Joseph Muller-Brockmann, Grid Systems in Graphic Design, 1961.  

These cartoon sets help you gather your work into a format that can be reviewed and discussed, and to identify existing images that might need to be reworked or new images the might need to be developed.  In this way, the cartoon set is also a way to organize work to be completed, and assists you with scheduling your effort over the course of the quarter. 

Folio Cartoon Set


  1. Who is the intended audience for this document?

    Is it for you? What is your interest?  For example, are you using this as a feedback loop to take stock of your own work and see if any themes emerge?

    Is it for an outside audience?
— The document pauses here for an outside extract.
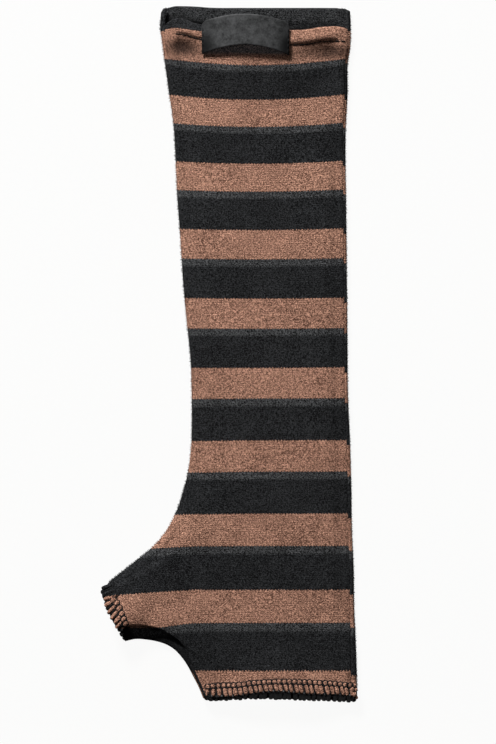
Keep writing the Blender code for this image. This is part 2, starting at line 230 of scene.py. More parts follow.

For example, are you using the folio to support an application to a graduate school, to a professional practice or office, to a gallerist, for a grant, for a conference? 
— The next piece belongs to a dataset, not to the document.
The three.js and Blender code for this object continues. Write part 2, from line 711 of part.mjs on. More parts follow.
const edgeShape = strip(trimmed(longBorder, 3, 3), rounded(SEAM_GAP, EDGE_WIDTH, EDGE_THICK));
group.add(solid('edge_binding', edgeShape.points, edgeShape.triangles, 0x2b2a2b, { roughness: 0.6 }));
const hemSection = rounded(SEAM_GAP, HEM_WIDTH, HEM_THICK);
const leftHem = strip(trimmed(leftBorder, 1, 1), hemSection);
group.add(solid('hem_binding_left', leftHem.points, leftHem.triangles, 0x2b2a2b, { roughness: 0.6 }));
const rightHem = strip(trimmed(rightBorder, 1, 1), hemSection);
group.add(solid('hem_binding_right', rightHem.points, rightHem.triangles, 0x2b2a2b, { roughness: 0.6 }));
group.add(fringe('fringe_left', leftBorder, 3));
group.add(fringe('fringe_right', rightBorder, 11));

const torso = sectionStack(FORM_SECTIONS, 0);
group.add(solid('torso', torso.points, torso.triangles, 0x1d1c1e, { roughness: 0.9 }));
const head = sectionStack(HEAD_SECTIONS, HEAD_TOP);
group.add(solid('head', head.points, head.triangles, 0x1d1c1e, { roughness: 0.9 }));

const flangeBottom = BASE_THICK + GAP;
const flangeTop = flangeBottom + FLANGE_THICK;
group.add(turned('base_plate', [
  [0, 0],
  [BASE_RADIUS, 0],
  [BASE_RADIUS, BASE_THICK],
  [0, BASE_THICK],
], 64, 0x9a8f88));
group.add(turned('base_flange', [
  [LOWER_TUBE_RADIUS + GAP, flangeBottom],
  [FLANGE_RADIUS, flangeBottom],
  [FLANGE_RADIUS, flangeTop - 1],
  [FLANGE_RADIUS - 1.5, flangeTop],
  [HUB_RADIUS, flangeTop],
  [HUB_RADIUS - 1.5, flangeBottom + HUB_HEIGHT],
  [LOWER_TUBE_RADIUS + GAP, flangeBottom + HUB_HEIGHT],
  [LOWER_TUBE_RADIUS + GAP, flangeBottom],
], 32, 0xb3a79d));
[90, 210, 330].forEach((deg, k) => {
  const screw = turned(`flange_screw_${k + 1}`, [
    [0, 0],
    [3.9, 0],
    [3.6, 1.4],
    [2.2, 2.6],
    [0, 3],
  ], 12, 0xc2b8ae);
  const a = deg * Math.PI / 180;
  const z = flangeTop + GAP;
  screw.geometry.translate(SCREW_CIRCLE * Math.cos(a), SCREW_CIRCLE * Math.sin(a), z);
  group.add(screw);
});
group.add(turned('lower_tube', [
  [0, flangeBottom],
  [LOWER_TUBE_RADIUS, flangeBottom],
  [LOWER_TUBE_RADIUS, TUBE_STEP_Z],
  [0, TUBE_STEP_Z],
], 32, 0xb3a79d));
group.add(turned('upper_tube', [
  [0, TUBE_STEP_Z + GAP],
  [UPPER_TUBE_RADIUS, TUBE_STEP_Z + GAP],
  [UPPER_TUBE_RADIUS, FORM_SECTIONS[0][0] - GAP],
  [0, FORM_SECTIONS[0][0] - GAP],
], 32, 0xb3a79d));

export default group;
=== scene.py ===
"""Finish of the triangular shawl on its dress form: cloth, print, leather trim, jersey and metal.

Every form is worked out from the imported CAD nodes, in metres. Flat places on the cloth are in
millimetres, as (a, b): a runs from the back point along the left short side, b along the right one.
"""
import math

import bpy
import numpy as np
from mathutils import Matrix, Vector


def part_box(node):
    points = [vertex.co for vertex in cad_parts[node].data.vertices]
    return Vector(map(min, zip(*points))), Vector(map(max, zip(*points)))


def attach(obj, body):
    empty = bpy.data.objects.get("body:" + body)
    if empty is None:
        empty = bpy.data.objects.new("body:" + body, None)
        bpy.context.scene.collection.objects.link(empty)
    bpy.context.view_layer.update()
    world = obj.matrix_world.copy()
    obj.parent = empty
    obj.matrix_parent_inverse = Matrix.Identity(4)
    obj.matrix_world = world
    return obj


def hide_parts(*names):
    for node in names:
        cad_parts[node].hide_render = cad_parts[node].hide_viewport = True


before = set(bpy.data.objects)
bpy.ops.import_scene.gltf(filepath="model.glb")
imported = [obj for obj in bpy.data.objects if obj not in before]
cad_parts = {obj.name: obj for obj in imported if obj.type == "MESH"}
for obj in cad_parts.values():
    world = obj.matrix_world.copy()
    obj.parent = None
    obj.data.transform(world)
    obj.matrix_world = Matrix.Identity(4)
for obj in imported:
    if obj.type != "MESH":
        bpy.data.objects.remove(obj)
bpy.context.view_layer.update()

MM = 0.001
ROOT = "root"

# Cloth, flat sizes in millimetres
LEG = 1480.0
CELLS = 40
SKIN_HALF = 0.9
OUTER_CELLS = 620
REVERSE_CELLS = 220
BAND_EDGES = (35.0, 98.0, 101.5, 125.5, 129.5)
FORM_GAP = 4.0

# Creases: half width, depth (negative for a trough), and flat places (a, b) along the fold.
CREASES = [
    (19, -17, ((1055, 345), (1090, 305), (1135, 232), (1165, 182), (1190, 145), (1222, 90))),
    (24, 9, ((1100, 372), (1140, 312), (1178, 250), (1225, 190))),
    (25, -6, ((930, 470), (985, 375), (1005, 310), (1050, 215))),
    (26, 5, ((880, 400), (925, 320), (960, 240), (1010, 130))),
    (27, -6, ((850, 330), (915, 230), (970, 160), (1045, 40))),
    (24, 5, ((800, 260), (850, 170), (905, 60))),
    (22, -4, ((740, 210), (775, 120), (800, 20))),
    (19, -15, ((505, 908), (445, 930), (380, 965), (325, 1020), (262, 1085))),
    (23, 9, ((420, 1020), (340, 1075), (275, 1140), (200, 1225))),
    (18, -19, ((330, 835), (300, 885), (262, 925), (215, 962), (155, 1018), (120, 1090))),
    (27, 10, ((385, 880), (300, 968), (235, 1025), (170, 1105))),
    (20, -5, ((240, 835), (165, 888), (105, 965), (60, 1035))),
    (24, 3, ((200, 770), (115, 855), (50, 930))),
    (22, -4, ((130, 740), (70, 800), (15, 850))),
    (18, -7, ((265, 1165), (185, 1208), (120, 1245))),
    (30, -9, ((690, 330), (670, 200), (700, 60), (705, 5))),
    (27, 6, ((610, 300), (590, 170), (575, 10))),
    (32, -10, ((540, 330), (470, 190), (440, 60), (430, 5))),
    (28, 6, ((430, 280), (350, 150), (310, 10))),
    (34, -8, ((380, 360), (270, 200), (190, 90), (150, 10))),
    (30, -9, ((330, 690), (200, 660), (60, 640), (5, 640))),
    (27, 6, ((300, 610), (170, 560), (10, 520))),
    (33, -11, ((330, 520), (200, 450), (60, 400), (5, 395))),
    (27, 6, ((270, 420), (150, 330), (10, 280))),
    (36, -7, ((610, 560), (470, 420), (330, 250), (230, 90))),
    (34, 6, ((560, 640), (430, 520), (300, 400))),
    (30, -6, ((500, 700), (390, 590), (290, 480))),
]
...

  2. Given the audience, what messages are the priority.  For example, what content is necessary to establish the minimum viable prototype for feedback from that audience.
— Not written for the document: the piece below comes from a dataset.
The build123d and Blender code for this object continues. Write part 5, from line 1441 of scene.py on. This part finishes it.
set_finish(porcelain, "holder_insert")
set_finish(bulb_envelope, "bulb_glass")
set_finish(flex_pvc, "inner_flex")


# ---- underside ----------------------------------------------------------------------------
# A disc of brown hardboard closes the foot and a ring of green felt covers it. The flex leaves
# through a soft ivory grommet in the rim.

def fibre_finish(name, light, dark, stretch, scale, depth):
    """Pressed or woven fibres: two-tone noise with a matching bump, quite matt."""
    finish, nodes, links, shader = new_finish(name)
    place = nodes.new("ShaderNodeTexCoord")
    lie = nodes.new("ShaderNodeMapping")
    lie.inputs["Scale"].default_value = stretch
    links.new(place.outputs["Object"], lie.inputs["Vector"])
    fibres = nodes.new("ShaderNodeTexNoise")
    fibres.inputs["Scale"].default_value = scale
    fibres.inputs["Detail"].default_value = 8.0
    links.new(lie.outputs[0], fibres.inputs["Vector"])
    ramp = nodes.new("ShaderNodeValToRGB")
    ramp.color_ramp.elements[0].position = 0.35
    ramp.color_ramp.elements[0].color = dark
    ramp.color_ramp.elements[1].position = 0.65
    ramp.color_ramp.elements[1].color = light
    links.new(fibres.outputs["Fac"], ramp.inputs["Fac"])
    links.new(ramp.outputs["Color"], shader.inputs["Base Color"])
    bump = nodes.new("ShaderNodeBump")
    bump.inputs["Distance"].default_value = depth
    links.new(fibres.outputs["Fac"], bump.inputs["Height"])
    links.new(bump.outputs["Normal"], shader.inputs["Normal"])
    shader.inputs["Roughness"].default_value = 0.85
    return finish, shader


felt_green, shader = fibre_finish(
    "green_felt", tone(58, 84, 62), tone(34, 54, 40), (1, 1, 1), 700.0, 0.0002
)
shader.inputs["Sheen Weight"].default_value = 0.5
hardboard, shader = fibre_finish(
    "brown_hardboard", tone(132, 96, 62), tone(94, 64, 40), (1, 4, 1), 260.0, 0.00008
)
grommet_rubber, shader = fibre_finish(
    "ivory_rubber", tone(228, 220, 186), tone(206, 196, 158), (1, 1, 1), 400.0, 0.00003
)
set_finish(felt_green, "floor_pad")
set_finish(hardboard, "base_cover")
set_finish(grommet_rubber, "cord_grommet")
  3. Collect all of your previous work. 

  4. How many projects should you include?  Is there work you are including or excluding, and what is your criteria?

  5. Choose a format. e.g. ISO A3, ISO A4, ISO A5, 7x7, 5x5, 16:10, etc.  

  6. In that format, sketch the sequence, size, and relation between images of each project.  These sketches can be schematic -- i.e. they can be frames containing notes about content or techniques, schematics, or representative images if you have them.  This can be done by sketching on paper, by printing and collaging and pasting onto paper, or using software like InDesign.

    Project Cartoon Set(s)


    The arrangement of images and text can establish visual relationships between various strands of information or processes of development.  In that way a project’s layout can have an implied or explicit narrative structure that creates relationships between different viewpoints, different scales, different temporal frames, or different modes of thought or design.  For example it can relate:

    1. Why?
      What observations (via documentation) informed your motivation for the project.  Was there a philosophical, pedagogical, ecological, humanitarian, aesthetic or other series of questions that inspired your approach to the project.  Did you establish criteria to evaluate the work? Are there diagrams or other conceptual drawings that communicate this?  

    2. What?
      What are the “active ingredients” of the project?  What mediums, objects, materials, etc. give the form of the project its agency.  Is the work intended to be complete and self-contained?   Is it intended to be resolved, experimental, a didactic model, or an open framework for you or others to engage?

    3. How?
      How have you (or might you) developed the project’s active ingredients, independently and in relation, to accomplish something?  What tactics, processes, permutations, iterations, controls, techniques or technologies have you engaged or created to assist with development?  What images, drawings, or other objects of development should you include to communicate the way the project has been conceived?